### WORK TO DO:
Each line of the material must be returned exactly.

(Parts and joints as JSON)
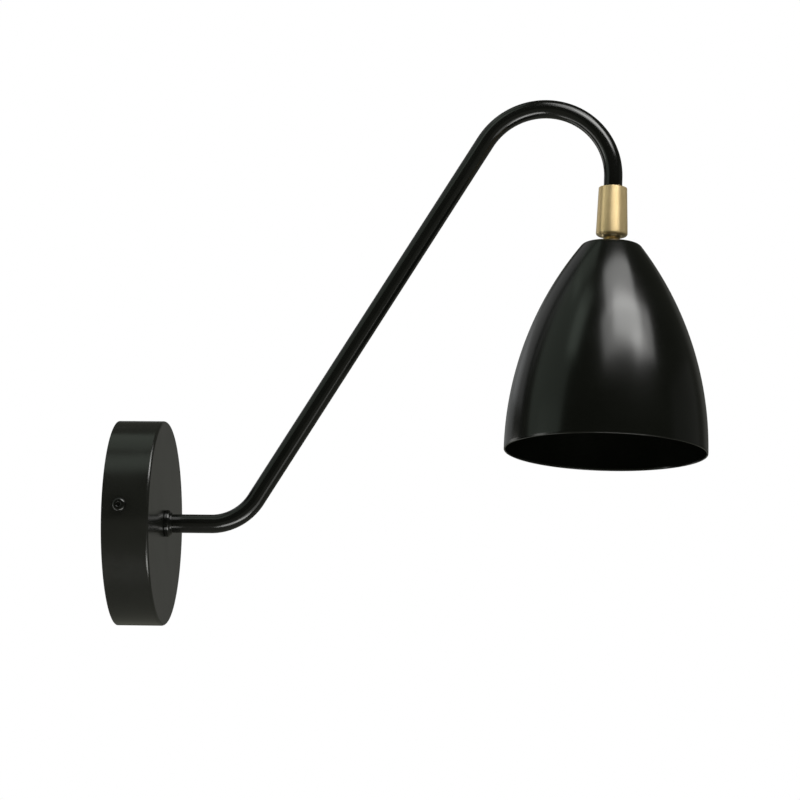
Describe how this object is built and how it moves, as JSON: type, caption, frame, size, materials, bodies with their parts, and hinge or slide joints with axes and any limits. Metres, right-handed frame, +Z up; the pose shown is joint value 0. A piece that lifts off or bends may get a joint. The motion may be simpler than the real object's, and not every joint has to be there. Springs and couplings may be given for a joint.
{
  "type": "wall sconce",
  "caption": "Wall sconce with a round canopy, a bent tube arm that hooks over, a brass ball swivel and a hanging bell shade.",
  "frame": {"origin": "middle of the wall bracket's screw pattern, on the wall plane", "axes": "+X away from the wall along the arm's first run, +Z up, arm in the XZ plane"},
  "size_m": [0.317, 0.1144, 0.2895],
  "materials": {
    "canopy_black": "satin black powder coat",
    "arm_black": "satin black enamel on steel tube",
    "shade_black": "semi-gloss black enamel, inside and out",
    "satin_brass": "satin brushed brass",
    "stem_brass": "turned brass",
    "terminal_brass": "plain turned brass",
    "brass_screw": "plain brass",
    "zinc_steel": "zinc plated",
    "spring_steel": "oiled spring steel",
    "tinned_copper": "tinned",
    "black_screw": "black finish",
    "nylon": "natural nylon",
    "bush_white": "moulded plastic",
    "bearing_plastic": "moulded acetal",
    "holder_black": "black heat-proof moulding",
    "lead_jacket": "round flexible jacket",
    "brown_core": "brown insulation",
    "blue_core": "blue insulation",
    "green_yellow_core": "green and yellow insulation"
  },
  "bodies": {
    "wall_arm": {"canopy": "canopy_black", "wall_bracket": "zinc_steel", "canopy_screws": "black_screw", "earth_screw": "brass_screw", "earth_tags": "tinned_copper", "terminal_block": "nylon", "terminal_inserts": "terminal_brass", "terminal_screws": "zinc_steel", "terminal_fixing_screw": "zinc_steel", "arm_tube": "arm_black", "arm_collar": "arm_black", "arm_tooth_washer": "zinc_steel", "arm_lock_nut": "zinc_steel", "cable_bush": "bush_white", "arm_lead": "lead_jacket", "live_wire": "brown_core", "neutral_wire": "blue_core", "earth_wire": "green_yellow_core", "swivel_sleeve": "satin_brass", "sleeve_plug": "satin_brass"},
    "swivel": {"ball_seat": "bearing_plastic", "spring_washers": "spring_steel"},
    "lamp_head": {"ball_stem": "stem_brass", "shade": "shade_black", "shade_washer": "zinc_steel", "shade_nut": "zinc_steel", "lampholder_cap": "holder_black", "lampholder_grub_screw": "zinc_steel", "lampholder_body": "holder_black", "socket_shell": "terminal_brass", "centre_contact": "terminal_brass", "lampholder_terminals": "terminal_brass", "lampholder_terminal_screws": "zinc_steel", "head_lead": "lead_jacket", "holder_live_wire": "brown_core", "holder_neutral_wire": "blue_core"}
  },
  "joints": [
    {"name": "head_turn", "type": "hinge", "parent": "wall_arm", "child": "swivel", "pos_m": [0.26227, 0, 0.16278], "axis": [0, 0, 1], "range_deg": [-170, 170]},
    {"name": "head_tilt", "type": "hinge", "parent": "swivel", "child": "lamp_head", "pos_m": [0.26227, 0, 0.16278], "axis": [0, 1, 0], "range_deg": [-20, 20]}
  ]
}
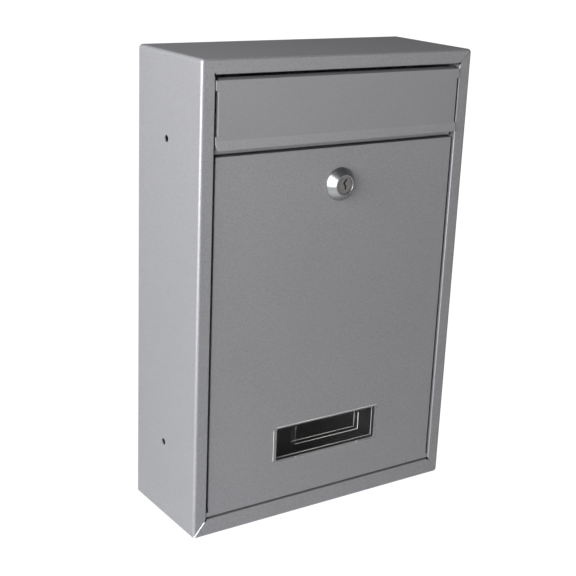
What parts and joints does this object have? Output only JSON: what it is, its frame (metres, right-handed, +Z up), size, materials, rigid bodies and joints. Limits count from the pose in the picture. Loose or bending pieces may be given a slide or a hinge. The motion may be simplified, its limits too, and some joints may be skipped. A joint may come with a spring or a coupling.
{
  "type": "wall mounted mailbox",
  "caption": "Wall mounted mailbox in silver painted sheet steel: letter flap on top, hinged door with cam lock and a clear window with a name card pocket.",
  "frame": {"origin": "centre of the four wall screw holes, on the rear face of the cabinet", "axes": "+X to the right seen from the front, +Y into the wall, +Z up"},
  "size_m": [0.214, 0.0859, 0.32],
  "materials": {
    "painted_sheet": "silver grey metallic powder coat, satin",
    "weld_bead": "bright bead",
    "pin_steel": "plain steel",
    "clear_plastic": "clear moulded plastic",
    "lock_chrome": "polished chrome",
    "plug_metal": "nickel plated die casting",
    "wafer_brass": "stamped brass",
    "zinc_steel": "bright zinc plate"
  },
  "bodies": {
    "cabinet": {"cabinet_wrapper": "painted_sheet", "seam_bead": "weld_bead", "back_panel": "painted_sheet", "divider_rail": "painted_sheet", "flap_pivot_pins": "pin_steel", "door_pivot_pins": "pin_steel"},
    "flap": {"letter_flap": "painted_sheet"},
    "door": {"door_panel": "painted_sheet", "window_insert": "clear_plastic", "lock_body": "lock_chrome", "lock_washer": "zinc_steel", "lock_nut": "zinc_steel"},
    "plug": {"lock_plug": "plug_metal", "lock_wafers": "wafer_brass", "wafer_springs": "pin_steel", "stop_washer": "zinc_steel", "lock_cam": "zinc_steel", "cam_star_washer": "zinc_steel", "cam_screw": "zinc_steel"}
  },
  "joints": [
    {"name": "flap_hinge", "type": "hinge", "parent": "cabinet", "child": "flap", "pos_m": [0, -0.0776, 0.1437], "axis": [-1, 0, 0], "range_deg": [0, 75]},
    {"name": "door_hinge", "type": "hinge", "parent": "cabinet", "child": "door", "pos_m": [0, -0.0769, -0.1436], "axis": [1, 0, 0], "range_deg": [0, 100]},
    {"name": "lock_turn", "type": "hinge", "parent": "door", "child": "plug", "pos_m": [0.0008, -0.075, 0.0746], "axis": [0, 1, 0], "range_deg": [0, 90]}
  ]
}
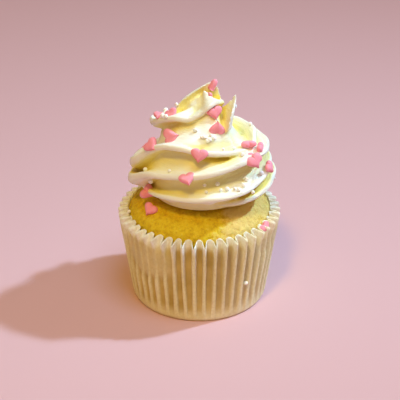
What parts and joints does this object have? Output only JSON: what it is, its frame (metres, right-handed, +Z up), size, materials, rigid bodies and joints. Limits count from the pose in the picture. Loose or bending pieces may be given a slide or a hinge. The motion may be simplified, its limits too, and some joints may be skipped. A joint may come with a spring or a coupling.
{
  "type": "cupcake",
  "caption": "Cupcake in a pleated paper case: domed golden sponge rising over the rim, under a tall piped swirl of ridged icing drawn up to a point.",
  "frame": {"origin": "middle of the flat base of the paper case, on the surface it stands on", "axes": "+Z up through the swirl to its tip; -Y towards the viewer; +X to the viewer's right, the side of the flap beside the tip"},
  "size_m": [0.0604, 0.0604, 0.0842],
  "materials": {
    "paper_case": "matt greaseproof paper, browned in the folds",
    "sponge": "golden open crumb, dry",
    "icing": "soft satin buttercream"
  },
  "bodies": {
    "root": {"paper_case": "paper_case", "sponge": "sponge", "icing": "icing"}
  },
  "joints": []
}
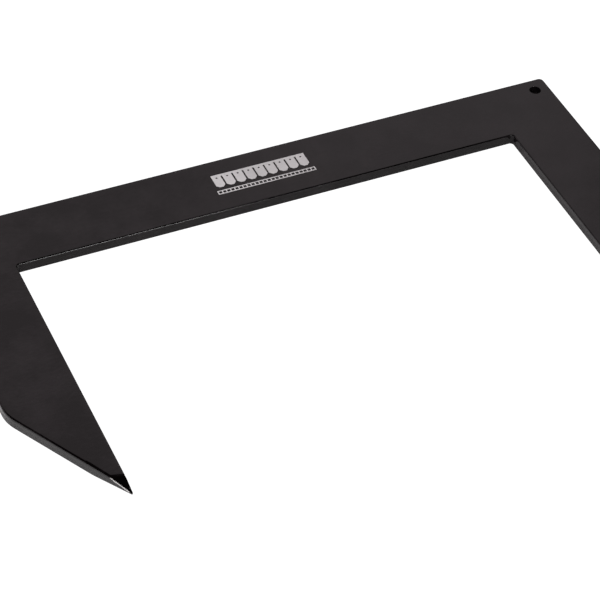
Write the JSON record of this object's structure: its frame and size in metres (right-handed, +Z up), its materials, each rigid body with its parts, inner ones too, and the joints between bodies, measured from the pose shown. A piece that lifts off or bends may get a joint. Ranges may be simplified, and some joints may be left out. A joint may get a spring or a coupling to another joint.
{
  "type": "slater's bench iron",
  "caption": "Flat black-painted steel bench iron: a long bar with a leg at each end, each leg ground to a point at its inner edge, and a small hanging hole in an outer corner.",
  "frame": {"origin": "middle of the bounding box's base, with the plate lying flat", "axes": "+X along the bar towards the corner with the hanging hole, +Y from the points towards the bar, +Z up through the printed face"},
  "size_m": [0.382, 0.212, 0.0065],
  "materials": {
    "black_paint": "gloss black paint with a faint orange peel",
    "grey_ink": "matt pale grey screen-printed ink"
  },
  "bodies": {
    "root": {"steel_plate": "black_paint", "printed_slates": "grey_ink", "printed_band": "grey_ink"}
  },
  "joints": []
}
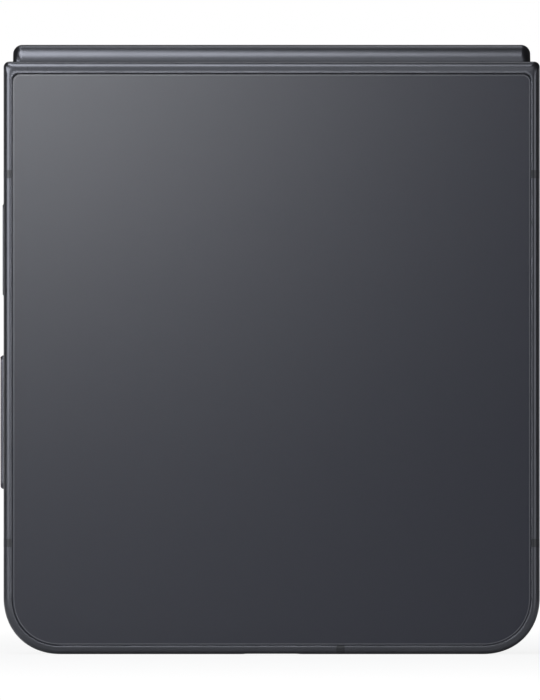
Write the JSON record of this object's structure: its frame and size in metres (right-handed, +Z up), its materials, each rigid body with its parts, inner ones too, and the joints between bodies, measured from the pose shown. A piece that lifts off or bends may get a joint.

### RESPONSE:
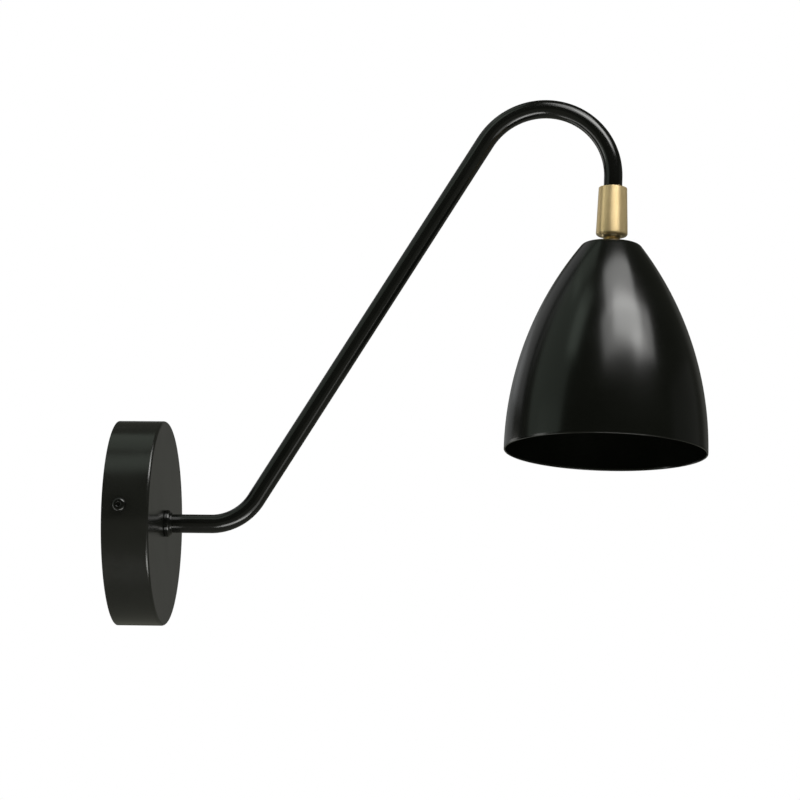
Describe how this object is built and how it moves, as JSON: type, caption, frame, size, materials, bodies with their parts, and hinge or slide joints with axes and any limits. Metres, right-handed frame, +Z up; the pose shown is joint value 0. A piece that lifts off or bends may get a joint. The motion may be simpler than the real object's, and not every joint has to be there. Springs and couplings may be given for a joint.
{
  "type": "wall sconce",
  "caption": "Wall sconce with a round canopy, a bent tube arm that hooks over, a brass ball swivel and a hanging bell shade.",
  "frame": {"origin": "middle of the wall bracket's screw pattern, on the wall plane", "axes": "+X away from the wall along the arm's first run, +Z up, arm in the XZ plane"},
  "size_m": [0.317, 0.1144, 0.2895],
  "materials": {
    "canopy_black": "satin black powder coat",
    "arm_black": "satin black enamel on steel tube",
    "shade_black": "semi-gloss black enamel, inside and out",
    "satin_brass": "satin brushed brass",
    "stem_brass": "turned brass",
    "terminal_brass": "plain turned brass",
    "brass_screw": "plain brass",
    "zinc_steel": "zinc plated",
    "spring_steel": "oiled spring steel",
    "tinned_copper": "tinned",
    "black_screw": "black finish",
    "nylon": "natural nylon",
    "bush_white": "moulded plastic",
    "bearing_plastic": "moulded acetal",
    "holder_black": "black heat-proof moulding",
    "lead_jacket": "round flexible jacket",
    "brown_core": "brown insulation",
    "blue_core": "blue insulation",
    "green_yellow_core": "green and yellow insulation"
  },
  "bodies": {
    "wall_arm": {"canopy": "canopy_black", "wall_bracket": "zinc_steel", "canopy_screws": "black_screw", "earth_screw": "brass_screw", "earth_tags": "tinned_copper", "terminal_block": "nylon", "terminal_inserts": "terminal_brass", "terminal_screws": "zinc_steel", "terminal_fixing_screw": "zinc_steel", "arm_tube": "arm_black", "arm_collar": "arm_black", "arm_tooth_washer": "zinc_steel", "arm_lock_nut": "zinc_steel", "cable_bush": "bush_white", "arm_lead": "lead_jacket", "live_wire": "brown_core", "neutral_wire": "blue_core", "earth_wire": "green_yellow_core", "swivel_sleeve": "satin_brass", "sleeve_plug": "satin_brass"},
    "swivel": {"ball_seat": "bearing_plastic", "spring_washers": "spring_steel"},
    "lamp_head": {"ball_stem": "stem_brass", "shade": "shade_black", "shade_washer": "zinc_steel", "shade_nut": "zinc_steel", "lampholder_cap": "holder_black", "lampholder_grub_screw": "zinc_steel", "lampholder_body": "holder_black", "socket_shell": "terminal_brass", "centre_contact": "terminal_brass", "lampholder_terminals": "terminal_brass", "lampholder_terminal_screws": "zinc_steel", "head_lead": "lead_jacket", "holder_live_wire": "brown_core", "holder_neutral_wire": "blue_core"}
  },
  "joints": [
    {"name": "head_turn", "type": "hinge", "parent": "wall_arm", "child": "swivel", "pos_m": [0.26227, 0, 0.16278], "axis": [0, 0, 1], "range_deg": [-170, 170]},
    {"name": "head_tilt", "type": "hinge", "parent": "swivel", "child": "lamp_head", "pos_m": [0.26227, 0, 0.16278], "axis": [0, 1, 0], "range_deg": [-20, 20]}
  ]
}
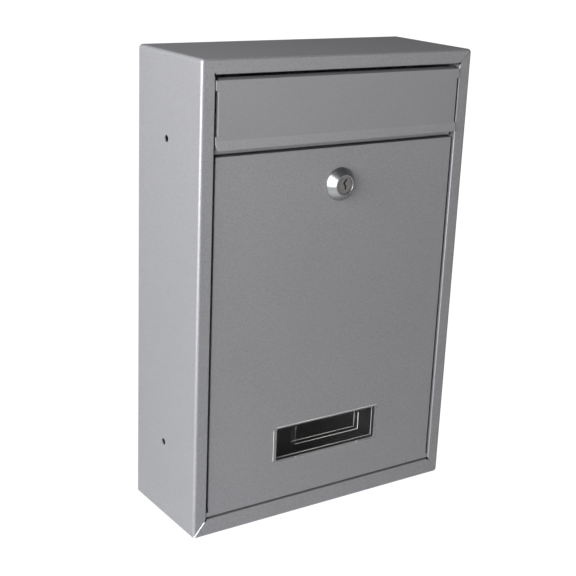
What parts and joints does this object have? Output only JSON: what it is, its frame (metres, right-handed, +Z up), size, materials, rigid bodies and joints. Limits count from the pose in the picture. Loose or bending pieces may be given a slide or a hinge. The motion may be simplified, its limits too, and some joints may be skipped. A joint may come with a spring or a coupling.
{
  "type": "wall mounted mailbox",
  "caption": "Wall mounted mailbox in silver painted sheet steel: letter flap on top, hinged door with cam lock and a clear window with a name card pocket.",
  "frame": {"origin": "centre of the four wall screw holes, on the rear face of the cabinet", "axes": "+X to the right seen from the front, +Y into the wall, +Z up"},
  "size_m": [0.214, 0.0859, 0.32],
  "materials": {
    "painted_sheet": "silver grey metallic powder coat, satin",
    "weld_bead": "bright bead",
    "pin_steel": "plain steel",
    "clear_plastic": "clear moulded plastic",
    "lock_chrome": "polished chrome",
    "plug_metal": "nickel plated die casting",
    "wafer_brass": "stamped brass",
    "zinc_steel": "bright zinc plate"
  },
  "bodies": {
    "cabinet": {"cabinet_wrapper": "painted_sheet", "seam_bead": "weld_bead", "back_panel": "painted_sheet", "divider_rail": "painted_sheet", "flap_pivot_pins": "pin_steel", "door_pivot_pins": "pin_steel"},
    "flap": {"letter_flap": "painted_sheet"},
    "door": {"door_panel": "painted_sheet", "window_insert": "clear_plastic", "lock_body": "lock_chrome", "lock_washer": "zinc_steel", "lock_nut": "zinc_steel"},
    "plug": {"lock_plug": "plug_metal", "lock_wafers": "wafer_brass", "wafer_springs": "pin_steel", "stop_washer": "zinc_steel", "lock_cam": "zinc_steel", "cam_star_washer": "zinc_steel", "cam_screw": "zinc_steel"}
  },
  "joints": [
    {"name": "flap_hinge", "type": "hinge", "parent": "cabinet", "child": "flap", "pos_m": [0, -0.0776, 0.1437], "axis": [-1, 0, 0], "range_deg": [0, 75]},
    {"name": "door_hinge", "type": "hinge", "parent": "cabinet", "child": "door", "pos_m": [0, -0.0769, -0.1436], "axis": [1, 0, 0], "range_deg": [0, 100]},
    {"name": "lock_turn", "type": "hinge", "parent": "door", "child": "plug", "pos_m": [0.0008, -0.075, 0.0746], "axis": [0, 1, 0], "range_deg": [0, 90]}
  ]
}
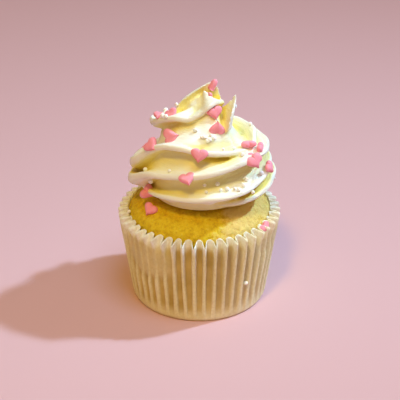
What parts and joints does this object have? Output only JSON: what it is, its frame (metres, right-handed, +Z up), size, materials, rigid bodies and joints. Limits count from the pose in the picture. Loose or bending pieces may be given a slide or a hinge. The motion may be simplified, its limits too, and some joints may be skipped. A joint may come with a spring or a coupling.
{
  "type": "cupcake",
  "caption": "Cupcake in a pleated paper case: domed golden sponge rising over the rim, under a tall piped swirl of ridged icing drawn up to a point.",
  "frame": {"origin": "middle of the flat base of the paper case, on the surface it stands on", "axes": "+Z up through the swirl to its tip; -Y towards the viewer; +X to the viewer's right, the side of the flap beside the tip"},
  "size_m": [0.0604, 0.0604, 0.0842],
  "materials": {
    "paper_case": "matt greaseproof paper, browned in the folds",
    "sponge": "golden open crumb, dry",
    "icing": "soft satin buttercream"
  },
  "bodies": {
    "root": {"paper_case": "paper_case", "sponge": "sponge", "icing": "icing"}
  },
  "joints": []
}
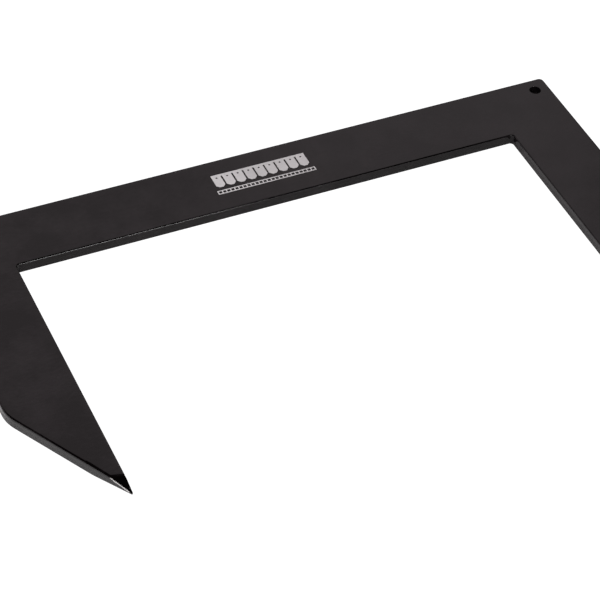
Write the JSON record of this object's structure: its frame and size in metres (right-handed, +Z up), its materials, each rigid body with its parts, inner ones too, and the joints between bodies, measured from the pose shown. A piece that lifts off or bends may get a joint. Ranges may be simplified, and some joints may be left out. A joint may get a spring or a coupling to another joint.
{
  "type": "slater's bench iron",
  "caption": "Flat black-painted steel bench iron: a long bar with a leg at each end, each leg ground to a point at its inner edge, and a small hanging hole in an outer corner.",
  "frame": {"origin": "middle of the bounding box's base, with the plate lying flat", "axes": "+X along the bar towards the corner with the hanging hole, +Y from the points towards the bar, +Z up through the printed face"},
  "size_m": [0.382, 0.212, 0.0065],
  "materials": {
    "black_paint": "gloss black paint with a faint orange peel",
    "grey_ink": "matt pale grey screen-printed ink"
  },
  "bodies": {
    "root": {"steel_plate": "black_paint", "printed_slates": "grey_ink", "printed_band": "grey_ink"}
  },
  "joints": []
}
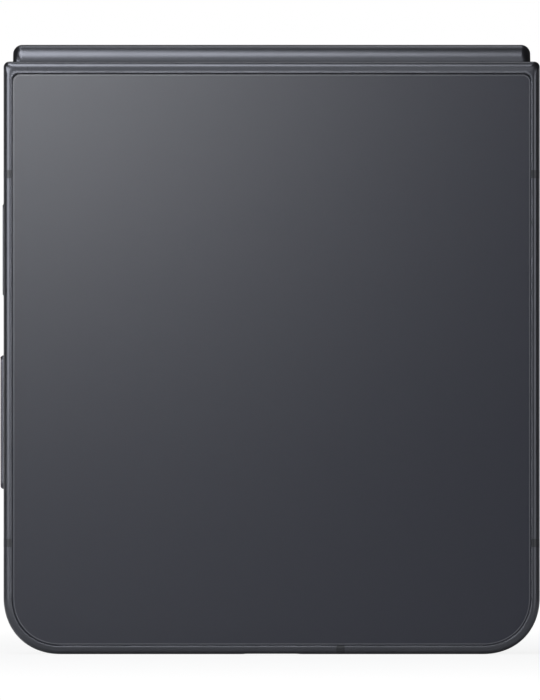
Write the JSON record of this object's structure: its frame and size in metres (right-handed, +Z up), its materials, each rigid body with its parts, inner ones too, and the joints between bodies, measured from the pose shown. A piece that lifts off or bends may get a joint.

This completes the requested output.